If you live in a hot, sunny area, plant this variety immediately. Not only is it a great choice for poor soils, but it is also suitable for planting in mixed containers or tubs. However, when you transfer the pot grown plants to your garden, locate a sunny place where they’ll get plenty of air circulation.
On the other hand, if you sow seeds directly in your garden, position them 1/8th of an inch beneath the surface of the soil. Maintain the moisture of the soil until you see them shooting vigorously. Also, you’ll have to wait for a year before flowers appear.
In addition, special care has to be taken when attempting to propagate the plant by cuttings. During spring or early summer, make clean, soft cuttings of up to 10 cm long stems. Clear the lower leaves and stick the stem into a rooting hormone of a pot filled with appropriate compost. Make sure you plant the cuttings well, covering them in a polythene bag and placing them in a warm place. Water them sufficiently and remove the bag twice a week to provide aeration. Whenever you see cuttings rotting or dying, pinch them out regularly.
Source: Garden tags
Dianthus deltoides ‘Arctic Fire’ is a spectacular first-year flowering perennial that comprises of clear white blooms featuring an attractive, glowing red eye. The flowers look stunning when used as ground cover in borders or added to rockeries.
Ideally, this variety should be sown from February to June or September to October. For the best possible growth, use damp, free-draining or multipurpose compost, covering the seed with a very light sprinkling of vermiculite. Use a polythene bag to facilitate germination and do not deprive the seeds of sunlight during the germination process.
Source: Thompson and Morgan
This variety of maiden pink has glaucous blue foliage covered with large white, pink and rosy-red flowers with serrated petal tips that appear abundantly with crimson rings. If you’re lucky and happen to view them after a shower of rain or in the early morning dew, you’ll see them sparkling like diamonds.
Microchips are often used at border fronts or placed among the boulders in a rock garden. They’re also used as a ground cover in gravel gardens or in large groups for underplanting. They can even be used to edge a walkway or path.
Seeds should be sown in February to June or September to October in damp seed, free-draining compost. Make sure they’re tightly pressed into the compost but do not block the light by covering the seeds. The plant will normally grow up to 20 inches wide and is hardy enough to withstand temperatures as low as 35°F. Full sun is ideal for growth, but partial shade would also suffice. As long as you provide adequate watering, the plant will thrive in a variety of soil types.

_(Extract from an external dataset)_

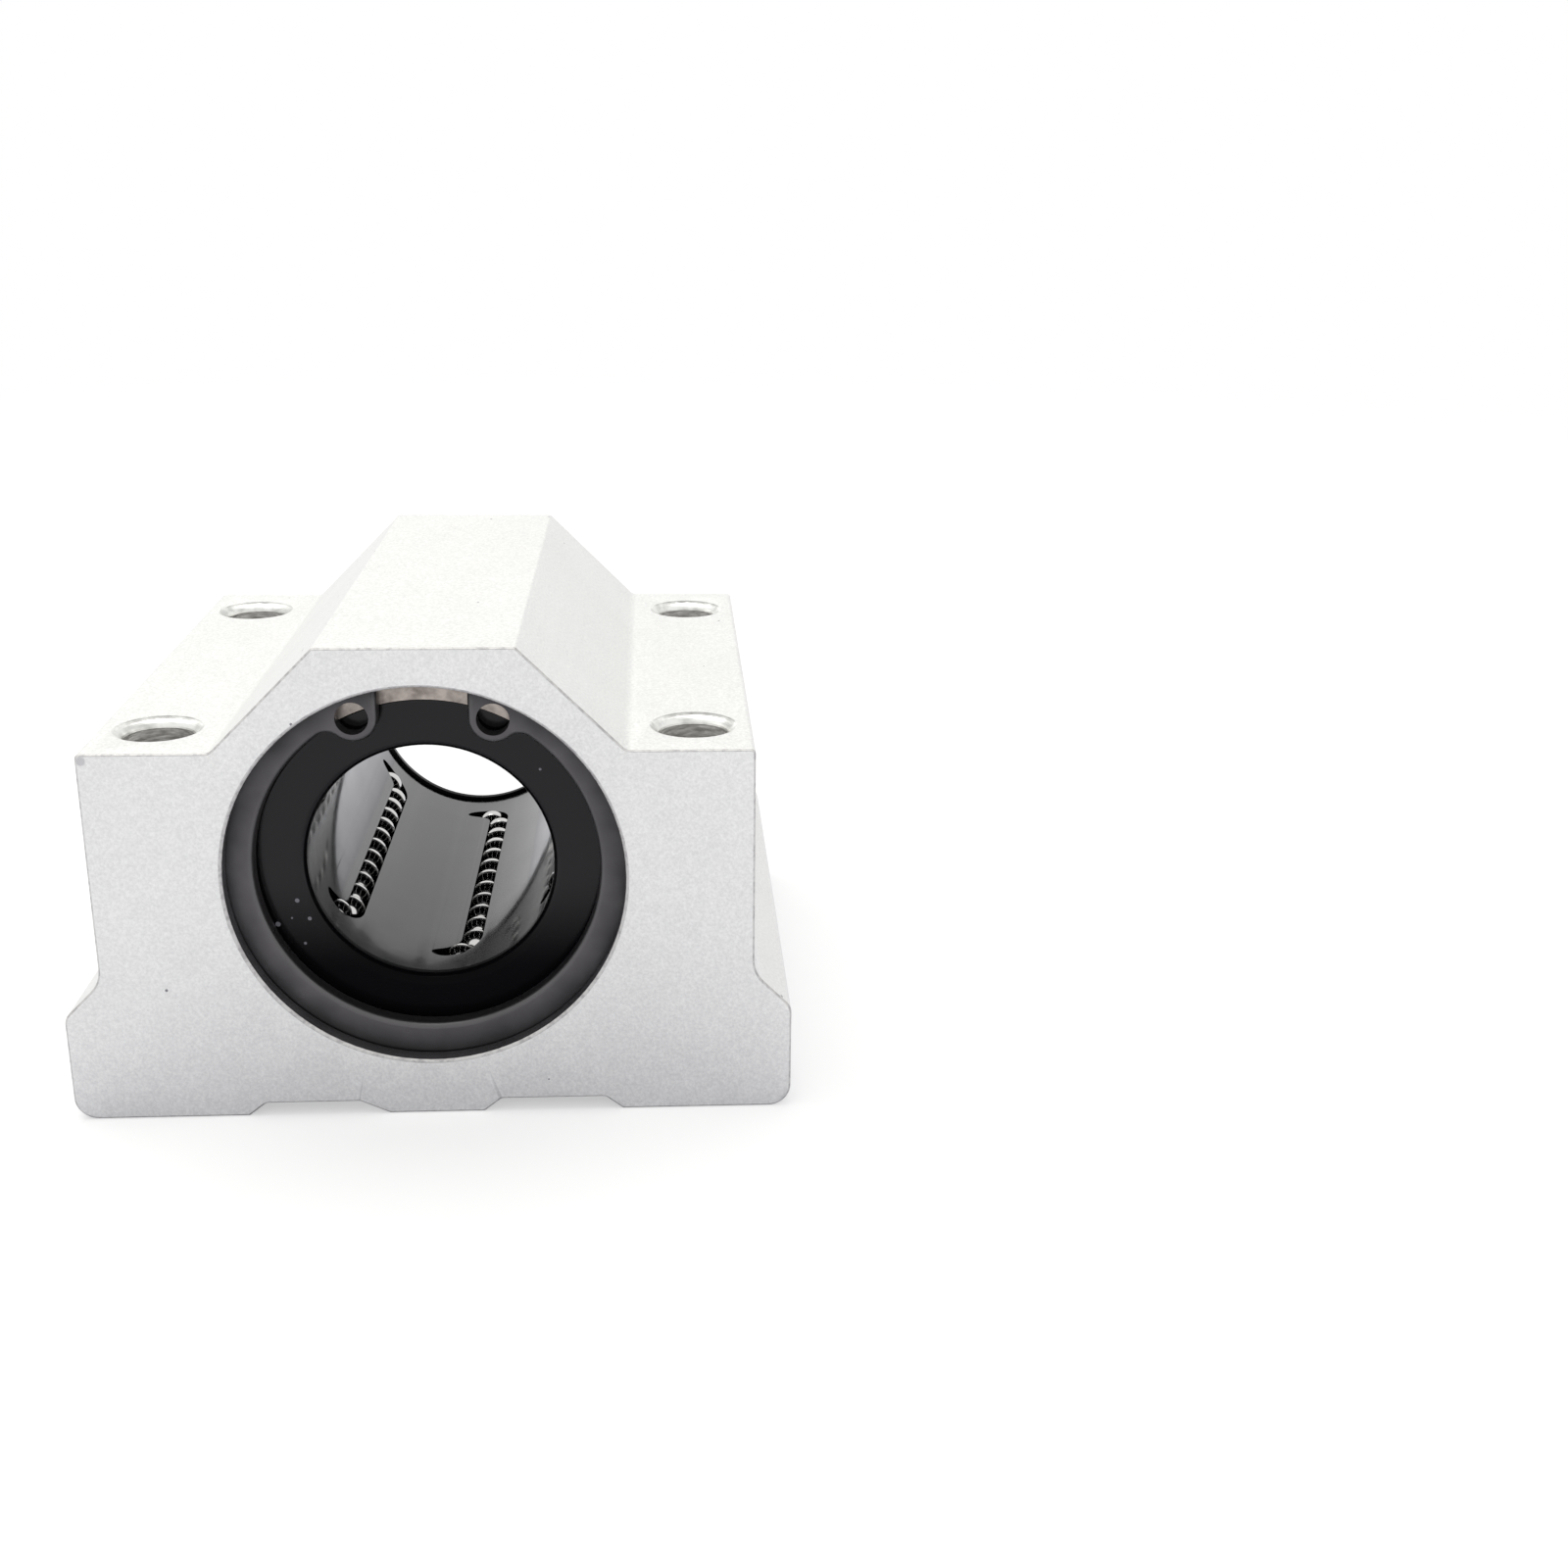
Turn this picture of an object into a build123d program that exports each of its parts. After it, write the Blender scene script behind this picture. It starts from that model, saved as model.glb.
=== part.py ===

To aid germination, cover the container in a polythene bag or place it in a propagator at 16°C to 20°C. The seeds will typically take 14 to 30 days to germinate and once they’ve germinated, place them in cooler conditions. To nurture it further, transplant it to a 9cm pot (don’t transplant outdoors until the plant is established).
The brilliant variety is a mat-forming perennial that produces vivid, cerise flowers that are sure to stand out in any garden. The cherry-red flowers blanket dark green leaves in late spring and sometimes during the summer. This variety makes an ideal covering for fragrant gardens, rock gardens, and the front of borders. While it thrives well in different types of soil, it doesn’t like excessive heat and humidity.
Source: Applewood seed
This variety features reddish-purple blossoms on stems rising up to 6 inches tall. Flowers spread rapidly around the low, evergreen and mat-forming foliage. It prefers full sun and blooms in April through June. At the end of the blooming period, shear off the old flower stems to encourage subsequent blooms. It thrives well in slightly alkaline, well-drained soils.
Source: Goodness grows
Dianthus deltoides ‘Flashing Light,’ also known as ‘confetti deep red,’ is truly a big hit for garden visitors. It features bright, ruby-red blossoms with an appealing, carmine-red eye. Perfect for a border’s edge or a rock garden, it’s a hardy perennial that’s grown in zones 3-9. The plant is easy to grow and can withstand dry spells. Its dark green foliage remains attractive all season, and its flowers grow up to 8 inches in height.
Ideally, Dianthus ‘flashing light’ seeds should be planted indoors 8 weeks prior to the last frost date. Provide full sun and do not cover the seeds with soil. Also, be sure to choose well-drained soil.
Source: Diane’s flower seeds
Maiden pink ‘Erectus’ is widely recognized for its use in bouquets and potpourri. It’s a low-growing perennial that produces dense green leaves and brings carmine-pink blooms by late spring. Excellent for starting in containers and tubs, the plant thrives well in hot, sunny sites.
Serving as an awesome front border plant, the Erectus variety fills your garden rapidly and can be easily divided for propagation. If you want it to keep new flowers for years, keep dividing and clipping back in early spring.
This variety is hardy in mild/coastal areas but doesn’t thrive in hard winters or sudden early frosts. Yet, it may flourish in a good microclimate with a wall shelter. While it can survive winters with artificial protection, it is more likely to be damaged or killed by extreme cold such as during snowfall.
Source: World plant nursery
To sum it all up, maiden pink flowers are highly admired by garden lovers, attracting visitors with their lovely blossoms. The carnations hold pretty well in bouquets as well as look amazing in floral compositions. The generous perennial provides widely spread flower bunches that are commonly used to furnish flowerbeds, rocky surfaces, low walls and garden boxes. You may even seize the opportunity of mixing several species within a single flower bed.
The wide range of maiden pink varieties means you have so many colors to choose from. However, there are slight differences in the growing conditions for different varieties. Hence, before putting time and effort in plantation, be sure to consider the weather conditions, soil type, and of course, your own preferences!